Solar PV is a great technology – if you live in southern California. But the further from the equator you travel, the less sense it makes. It's not just that the amount of power PV panels produce at this latitude is risible, they also produce it at the wrong time. In hot countries, where air conditioning guzzles electricity, peak demand coincides with peak solar radiation. In the UK, peak demand takes place between 5pm and 7pm on winter evenings. Do I need to spell out the implications? . . .

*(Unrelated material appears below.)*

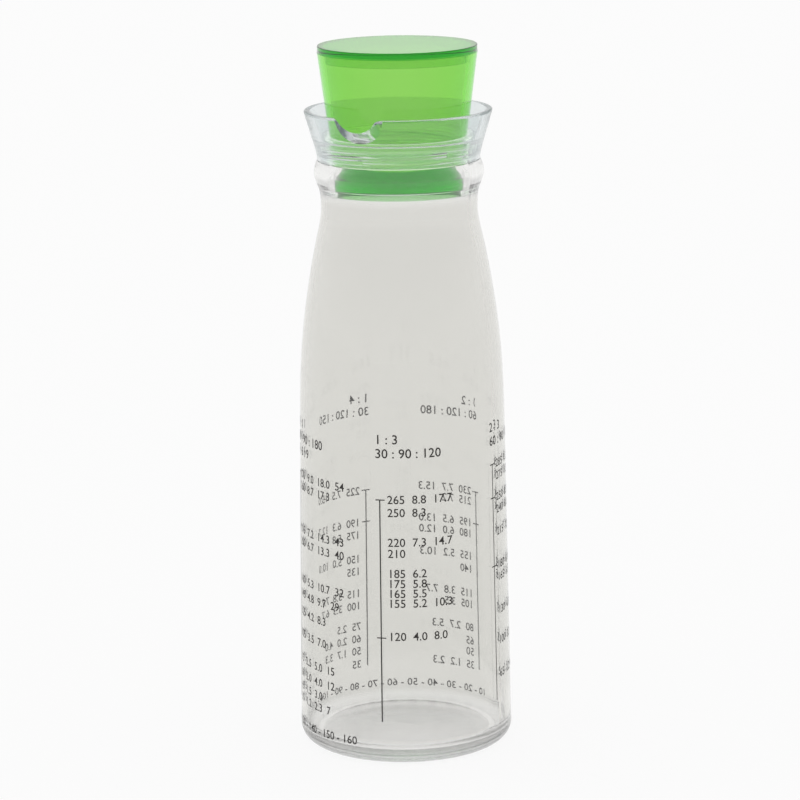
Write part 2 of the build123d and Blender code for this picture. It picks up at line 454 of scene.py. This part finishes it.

We don't need to guess the results: the German government made the same mistake 10 years ago. By 2006 its generous feed-in tariffs had stimulated 230,000 solar roofs, at a cost of €1.2bn. Their total contribution to the country's electricity supply was 0.4%. Their total contribution to carbon savings, as a paper in the journal Energy Policy points out, is zero. This is because Germany, like the UK, belongs to the European emissions trading scheme. Any savings made by feed-in tariffs permit other industries to raise their emissions. Either the trading scheme works, in which case the tariffs are pointless, or it doesn't, in which case it needs to be overhauled. The government can't have it both ways. . . .
(H/T EU Referendum)
There are significant opportunity costs for engaging in this alternative energy madness. While there are current costs to each person for having to subsidize this push to alternatives, we are also neglecting both our existing infrastructure and our future supplies of coal and oil. Obama's war on coal today may only be making the back pages of the newspaper, but its real effect will be in a decade or so out, when we are paying skyrocketing costs for energy that may well not be be there when we want to flip the switch.